Dynamic Nanoparticle Networks (DNNs) as Tunable Platforms for Regenerable Water Purification Systems
The global availability of clean drinking water has reached crisis levels especially in under-developed parts of the world with an estimated 844 million people lacking access to safe drinking water. Novel, sustainable approaches to water purification are now critical to combat this global issue. Traditionally, natural raw water is processed to decrease the concentration of natural and man-made pollutants to legal limits at centralized municipal plants, at private well sources and/or by the users at the point-of-use. Both centralized and point-of-use treatment rely on same physicochemical principles to remove suspended and soluble constituents of the pollutants. One of the main premises of water treatment is concentrating pollutants on highly charged, high surface area solid surfaces (e.g., activated carbon, membrane, ion exchange resin). Since these sorptive materials have a certain removal capacity, they exhaust their treatment ability in time. However, regeneration and reuse can provide a green approach to minimize the cost and environmental impact of water treatment. The overarching objective of this project is to develop dynamically crosslinked, polymer nanoparticle networks for applications as water purification adsorbent materials that can be effectively regenerated using network dissociation and reformation.

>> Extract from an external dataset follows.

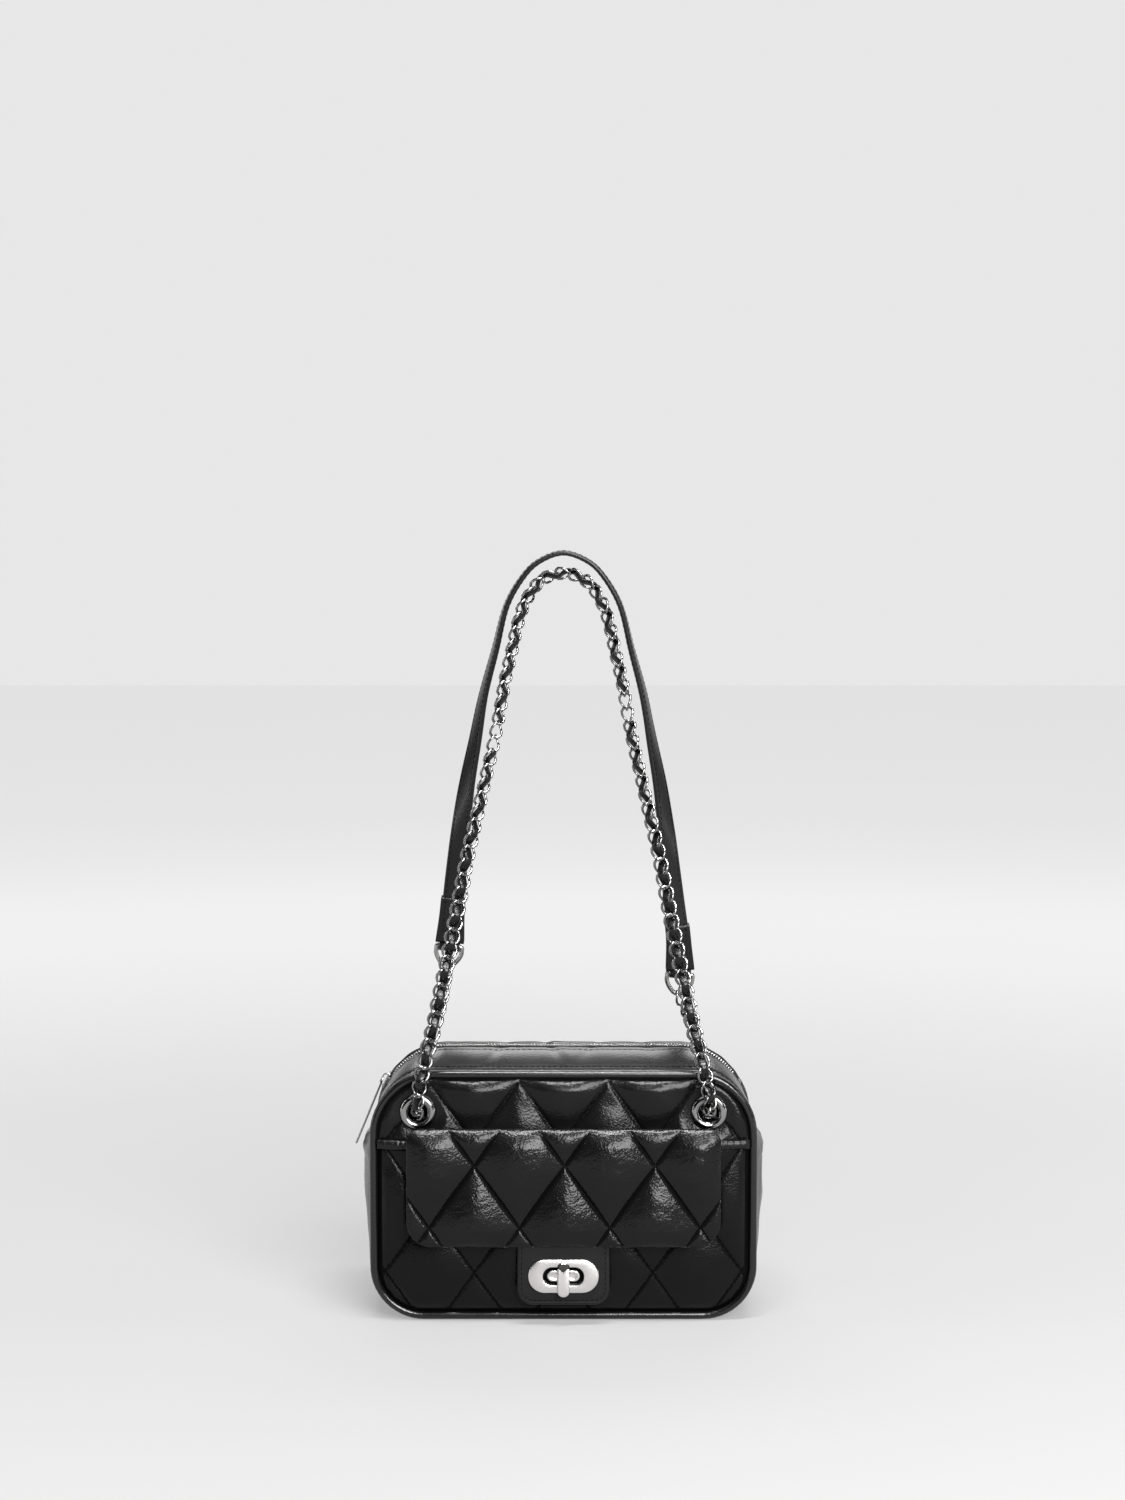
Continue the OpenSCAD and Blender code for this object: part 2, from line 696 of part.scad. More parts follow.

The described synthetic approach combines photo-controlled atom transfer radical polymerization induced self-assembly (PhotoATR-PISA) with alkyne functional initiators and copper-catalyzed “click” chemistry with dynamic covalent (DC), bis-azide crosslinkers to form Dynamic Nanoparticle Networks (DNNs). Furthermore, PhotoATR-PISA with disulfide functional initiators results in in situ fabrication of DNNs with multi-responsive disulfide crosslinks between nanoparticles. These DNN adsorbent materials are inherently tunable in nanostructured morphologies (via altering molecular weight in PISA synthesis), chemical composition (through core modification of nanoparticles) and dynamicity (through utilization of different DC bonds) providing a divergent synthetic approach for forming regenerable adsorbent materials. These various factors will be studied systematically to not only investigate the overall regeneration capabilities of the described adsorbent materials but also the potential for chemically-targeted adsorption of high-priority pollutants through targeted intermolecular interactions. Furthermore, we plan to investigate different types of regeneration mechanisms via installation of different DC bonding groups for low temperature thermal regeneration in boiling water (via dynamic Diels-Alder reactions of furans and maleimides and disulfide exchange) and UV-regeneration (via dynamic coumarin dimerization reactions).